Now add a timeout. Each request gets a countdown clock. If the downstream call has not finished when the clock hits zero, the call is abandoned, the thread is freed, and the caller returns a fast error (or a fallback). The pool stays healthy because no thread is ever held longer than the timeout. This is failing fast: a bounded error is far better than an unbounded hang, because a bounded error is something the rest of the system can react to.

“Timeout” is not one number. A real HTTP client splits a call into distinct phases, each with its own bound. The connect timeout caps how long you wait to establish the TCP/TLS connection — it catches dead hosts and full backlogs and should be short, since healthy connects take milliseconds. The read timeout (sometimes called socket or response timeout) caps how long you wait for bytes to arrive once connected — it catches a server that accepted your connection but is slow to respond. The total timeout (or request deadline) bounds the entire operation end to end, including connect, all reads, and any retries. The total timeout is the one that ultimately protects your thread pool.

A common bug is setting only a read timeout and forgetting connect, or setting per-read timeouts but no total bound — a server that dribbles one byte just under the read timeout, forever, can keep a request alive indefinitely. Always have a total timeout.

Do not pick timeouts by intuition — derive them from your dependency's latency distribution. A good read timeout sits comfortably above the p99 (or p99.9) of normal responses, so it never fires on healthy traffic but fires quickly on genuine stalls. If your dependency's p99 is 200ms, a 2s timeout gives 10x headroom while still capping the damage. Set it too low and you turn healthy slow-but-fine requests into errors and trigger needless retries; set it too high and you barely improve on having no timeout at all — the classic 30-second-timeout is almost as dangerous as none, because by the time it fires the pool is already gone.

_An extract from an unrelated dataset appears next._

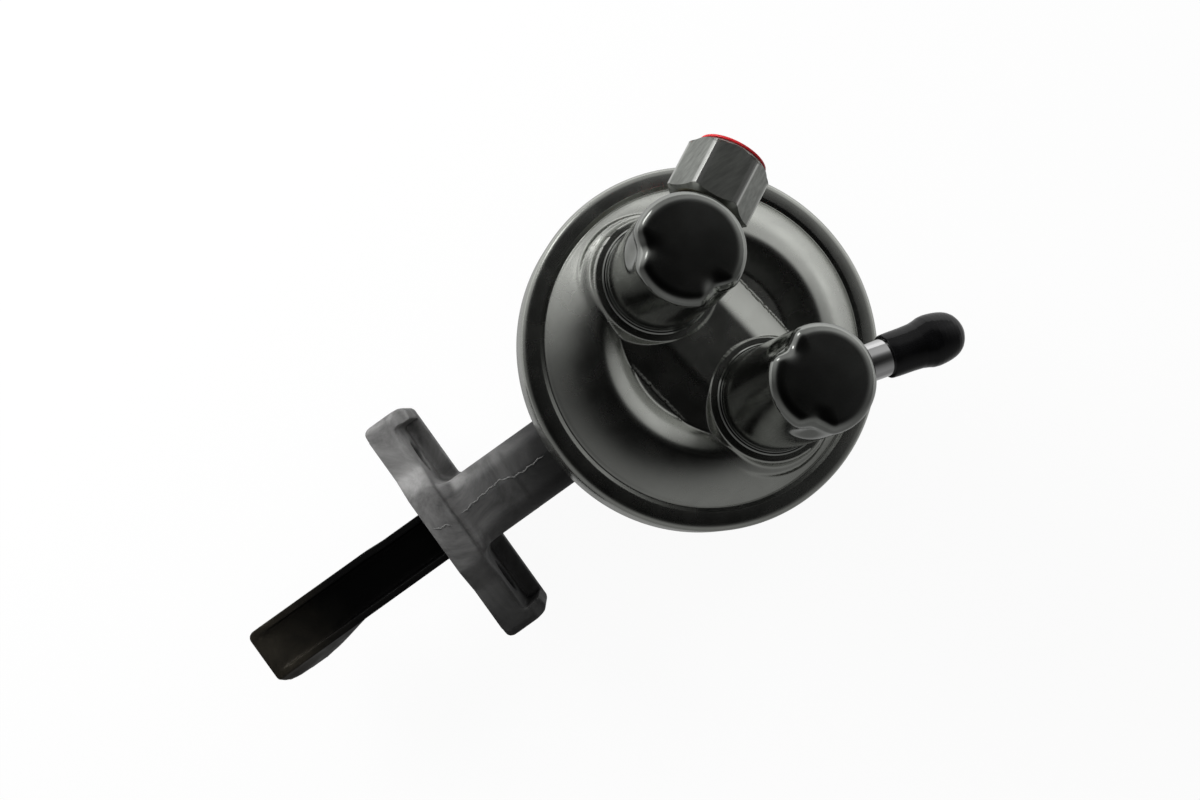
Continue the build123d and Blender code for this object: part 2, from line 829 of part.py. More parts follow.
# Upper diaphragm plate
with BuildPart() as upper_diaphragm_plate:
    with BuildSketch(canister.offset(diaphragm_level)):
        Circle(plate_r)
        Circle(rod_r + press, mode=Mode.SUBTRACT)
    extrude(amount=plate_thickness)
    fillet(edges().filter_by(GeomType.CIRCLE).group_by(SortBy.RADIUS)[-1].sort_by(canister_axis)[-1], 0.6)
upper_diaphragm_plate.part.label = "upper_diaphragm_plate"
export_step(upper_diaphragm_plate.part, "parts/upper_diaphragm_plate.step")

# Lower diaphragm plate
with BuildPart() as lower_diaphragm_plate:
    with BuildSketch(canister.offset(plate_bottom)):
        Circle(plate_r)
        Circle(rod_r + press, mode=Mode.SUBTRACT)
    extrude(amount=plate_thickness)
    fillet(edges().filter_by(GeomType.CIRCLE).group_by(SortBy.RADIUS)[-1].sort_by(canister_axis)[0], 0.6)
lower_diaphragm_plate.part.label = "lower_diaphragm_plate"
export_step(lower_diaphragm_plate.part, "parts/lower_diaphragm_plate.step")

# Diaphragm
bend_mid = (diaphragm_bend_in + diaphragm_bend_out) / 2
level_mid = (diaphragm_level - sheet) / 2
with BuildPart() as diaphragm:
    with BuildSketch(section):
        with BuildLine():
            Line((rod_r + press, diaphragm_level), (diaphragm_bend_in, diaphragm_level))
            Spline(
                (diaphragm_bend_in, diaphragm_level),
                (bend_mid, level_mid),
                (diaphragm_bend_out, -sheet),
                tangents=((1, 0), (1, 0)),
            )
            Line((diaphragm_bend_out, -sheet), (body_flange_r, -sheet))
            Line((body_flange_r, -sheet), (body_flange_r, clamp_top))
            Line((body_flange_r, clamp_top), (diaphragm_bend_out, clamp_top))
            Spline(
                (diaphragm_bend_out, clamp_top),
                (bend_mid, level_mid - diaphragm_thickness),
                (diaphragm_bend_in, diaphragm_level - diaphragm_thickness),
                tangents=((-1, 0), (-1, 0)),
            )
            Line((diaphragm_bend_in, diaphragm_bottom), (rod_r + press, diaphragm_bottom))
            Line((rod_r + press, diaphragm_bottom), (rod_r + press, diaphragm_level))
        make_face()
    revolve(axis=canister_axis)
diaphragm.part.label = "diaphragm"
export_step(diaphragm.part, "parts/diaphragm.step")

# Diaphragm spring
with BuildPart() as diaphragm_spring:
    main_foot = rim_centre + up * (retainer_top + main_wire_r)
    main_rise = plate_bottom - retainer_top - 2 * main_wire_r
    with BuildLine() as coil:
        Helix(main_rise / main_turns, main_rise, main_spring_mean_r, center=main_foot, direction=up)
    with BuildSketch(Plane(origin=coil.line @ 0, z_dir=coil.line % 0)):
        Circle(main_wire_r)
    sweep()
diaphragm_spring.part.label = "diaphragm_spring"
export_step(diaphragm_spring.part, "parts/diaphragm_spring.step")

# Oil seal
with BuildPart() as oil_seal:
    with BuildSketch(canister.offset(bowl_bottom + seal_shelf)):
        Circle(seal_r)
        Circle(rod_r + running, mode=Mode.SUBTRACT)
    extrude(amount=bowl_floor - bowl_bottom - seal_shelf)
oil_seal.part.label = "oil_seal"
export_step(oil_seal.part, "parts/oil_seal.step")

# Seal retainer and spring seat
with BuildPart() as seal_retainer:
    with BuildSketch(section):
        with BuildLine():
            Polyline(
                (rod_r + 0.6, bowl_floor),
                (retainer_r, bowl_floor),
                (retainer_r, retainer_top),
                (retainer_inner_r, retainer_top),
                (retainer_inner_r - 0.6, retainer_top + 2.5),
                (rod_r + 0.6, retainer_top + 2.5),
                close=True,
            )
        make_face()
    revolve(axis=canister_axis)
seal_retainer.part.label = "seal_retainer"
export_step(seal_retainer.part, "parts/seal_retainer.step")


def valve_seat_form(base):
    """Ported valve seat pressed into the cover."""
    with BuildPart() as form:
        with BuildSketch(base.offset(valve_body_bottom)):
            Circle(valve_hole_r - press)
        extrude(amount=seat_ring_height - valve_body_bottom)
        with BuildSketch(base.offset(seat_ring_height)):
            Circle(valve_flange_r)
        extrude(amount=valve_flange)
        with BuildSketch(base.offset(valve_body_bottom)):
            with PolarLocations(port_circle_r, port_count):
                Circle(port_r)
            Circle(stem_r + press)
        extrude(amount=valve_top - valve_body_bottom, mode=Mode.SUBTRACT)
    return form.part


def valve_disc_form(base, level):
    """Flat disc that slides on the valve stem."""
    with BuildPart() as form:
        with BuildSketch(base.offset(level)):
            Circle(disc_r)
            Circle(stem_r + running, mode=Mode.SUBTRACT)
        extrude(amount=disc_thickness)
    return form.part


def valve_spring_form(foot, level):
    """Light coil between the disc and the stem's head."""
    rise = valve_spring_height - 2 * valve_wire_r
    coil_foot = foot + up * (level + valve_wire_r)
    with BuildPart() as form:
        with BuildLine() as coil:
            Helix(rise / valve_turns, rise, valve_spring_mean_r, center=coil_foot, direction=up)
        with BuildSketch(Plane(origin=coil.line @ 0, z_dir=coil.line % 0)):
            Circle(valve_wire_r)
        sweep()
    return form.part


def valve_stem_form(base, shaft_end, length, head_level):
    """Stem pressed through the seat, with a head that holds the spring."""
    with BuildPart() as form:
        with BuildSketch(base.offset(shaft_end)):
            Circle(stem_r)
        extrude(amount=length)
        with BuildSketch(base.offset(head_level)):
            Circle(stem_head_r)
        extrude(amount=stem_head)
    return form.part


# Outlet valve
outlet_valve_seat = valve_seat_form(outlet_base)
outlet_valve_seat.label = "outlet_valve_seat"
export_step(outlet_valve_seat, "parts/outlet_valve_seat.step")
outlet_valve_disc = valve_disc_form(outlet_base, valve_top)
outlet_valve_disc.label = "outlet_valve_disc"
export_step(outlet_valve_disc, "parts/outlet_valve_disc.step")
outlet_spring_level = valve_top + disc_thickness
outlet_valve_spring = valve_spring_form(outlet_foot, outlet_spring_level)
outlet_valve_spring.label = "outlet_valve_spring"
export_step(outlet_valve_spring, "parts/outlet_valve_spring.step")
outlet_head = outlet_spring_level + valve_spring_height
outlet_stem_length = outlet_head - valve_body_bottom
outlet_valve_stem = valve_stem_form(outlet_base, valve_body_bottom, outlet_stem_length, outlet_head)
outlet_valve_stem.label = "outlet_valve_stem"
export_step(outlet_valve_stem, "parts/outlet_valve_stem.step")

# Inlet valve
inlet_valve_seat = valve_seat_form(inlet_base)
inlet_valve_seat.label = "inlet_valve_seat"
export_step(inlet_valve_seat, "parts/inlet_valve_seat.step")
inlet_disc_level = valve_body_bottom - disc_thickness
inlet_valve_disc = valve_disc_form(inlet_base, inlet_disc_level)
inlet_valve_disc.label = "inlet_valve_disc"
export_step(inlet_valve_disc, "parts/inlet_valve_disc.step")
inlet_spring_level = inlet_disc_level - valve_spring_height
inlet_valve_spring = valve_spring_form(inlet_foot, inlet_spring_level)
inlet_valve_spring.label = "inlet_valve_spring"
export_step(inlet_valve_spring, "parts/inlet_valve_spring.step")
inlet_head = inlet_spring_level - stem_head
inlet_stem_length = valve_top - inlet_spring_level
inlet_valve_stem = valve_stem_form(inlet_base, inlet_spring_level, inlet_stem_length, inlet_head)
inlet_valve_stem.label = "inlet_valve_stem"
export_step(inlet_valve_stem, "parts/inlet_valve_stem.step")
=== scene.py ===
"""Looks of the mechanical fuel pump: dressed pieces, finishes, camera and light."""
import json
import logging
import math
from dataclasses import dataclass
from enum import Enum
from typing import Iterable, Sequence

import bmesh
import bpy
from mathutils import Matrix, Vector
from mathutils.bvhtree import BVHTree


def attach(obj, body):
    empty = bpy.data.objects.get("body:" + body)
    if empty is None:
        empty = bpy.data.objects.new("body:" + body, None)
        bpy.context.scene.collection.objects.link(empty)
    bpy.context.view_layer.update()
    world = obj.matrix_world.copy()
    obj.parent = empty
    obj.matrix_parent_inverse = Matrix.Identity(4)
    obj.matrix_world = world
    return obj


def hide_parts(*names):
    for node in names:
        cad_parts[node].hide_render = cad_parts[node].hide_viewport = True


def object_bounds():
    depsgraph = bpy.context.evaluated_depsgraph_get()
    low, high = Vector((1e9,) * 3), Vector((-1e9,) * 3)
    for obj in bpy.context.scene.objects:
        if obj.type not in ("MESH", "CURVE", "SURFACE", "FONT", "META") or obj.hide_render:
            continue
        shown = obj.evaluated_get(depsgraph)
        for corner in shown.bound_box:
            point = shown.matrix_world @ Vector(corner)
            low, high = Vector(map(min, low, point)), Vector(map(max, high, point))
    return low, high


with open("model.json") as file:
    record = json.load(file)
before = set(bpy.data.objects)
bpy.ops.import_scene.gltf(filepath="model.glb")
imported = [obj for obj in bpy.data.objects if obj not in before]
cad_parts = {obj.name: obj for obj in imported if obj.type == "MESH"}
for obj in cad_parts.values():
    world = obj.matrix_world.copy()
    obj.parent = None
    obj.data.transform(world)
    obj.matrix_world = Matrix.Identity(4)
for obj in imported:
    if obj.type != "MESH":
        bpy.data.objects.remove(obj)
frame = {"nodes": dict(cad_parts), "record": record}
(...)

The deeper principle is the latency budget (also called a deadline). The user-facing request has a total budget — say 3 seconds. Every downstream call must finish within what remains of that budget, not within its own private timeout. This is where deadline propagation comes in: instead of each service inventing a fresh timeout, the deadline is passed along the call chain and shrinks as time is spent, so no work outlives the request that needs it.

When service A calls B, B calls C, and C calls D, each hop consumes time. If every service used a fixed 3s timeout, D could still be working long after A has already given up and returned an error to the user — pure wasted work. With a propagated deadline, A computes “deadline = now + 3s” and sends the remaining budget with each call. B subtracts the time it spent and passes a smaller budget to C, and so on. The instant the budget reaches zero anywhere in the chain, every downstream call is cancelled. This is exactly what gRPC deadlines do via context.WithTimeout / context.WithDeadline, propagated automatically across the chain.

Timeouts rarely act alone. A timeout decides when to give up; a retry decides whether to try again. The two interact dangerously: if your total budget is 3s and a single attempt times out at 2.5s, there is no time for a retry — the retry must fit inside the remaining budget. A safe pattern is a short per-attempt timeout plus a bounded number of retries, all capped by the total deadline, so retries never run past the user's budget.

Retries also amplify load: if every caller retries a struggling service, you can triple its traffic exactly when it is least able to cope — a retry storm. This is why retries need jittered backoff and a circuit breaker. The breaker watches the timeout/error rate; once failures cross a threshold it opens and fails fast without even attempting the call, giving the downstream time to recover. Timeouts feed the breaker its signal: a call that times out is counted as a failure, and enough timeouts trip the breaker.

The connect timeout bounds how long you wait to establish the TCP/TLS connection — it fires when the host is dead, unreachable, or its accept backlog is full, and it should be short because healthy connects take only milliseconds. The read timeout bounds how long you wait for response bytes after you are connected — it fires when the server accepted the connection but is slow to produce a reply. You want both, plus a total timeout that caps the whole operation including retries.

Measure the dependency's latency distribution and set the read timeout above its p99 or p99.9 — high enough that it never fires on healthy traffic, low enough that it fires quickly on a real stall. Then work backward from the user-facing latency budget: the total deadline for the whole request is fixed, and each downstream call gets the remaining slice of that budget. Avoid round numbers chosen by gut feeling like 30 seconds; they are usually far too long.

Deadline propagation means passing the remaining time budget along a chain of service calls instead of giving each service its own independent timeout. The edge sets an absolute deadline; every hop forwards how much time is left, and the budget shrinks as it travels. The moment it reaches zero, all downstream work is cancelled. This prevents wasted work — a deep service grinding away on a request the caller already abandoned — and is built into systems like gRPC, which propagate deadlines automatically through the request context.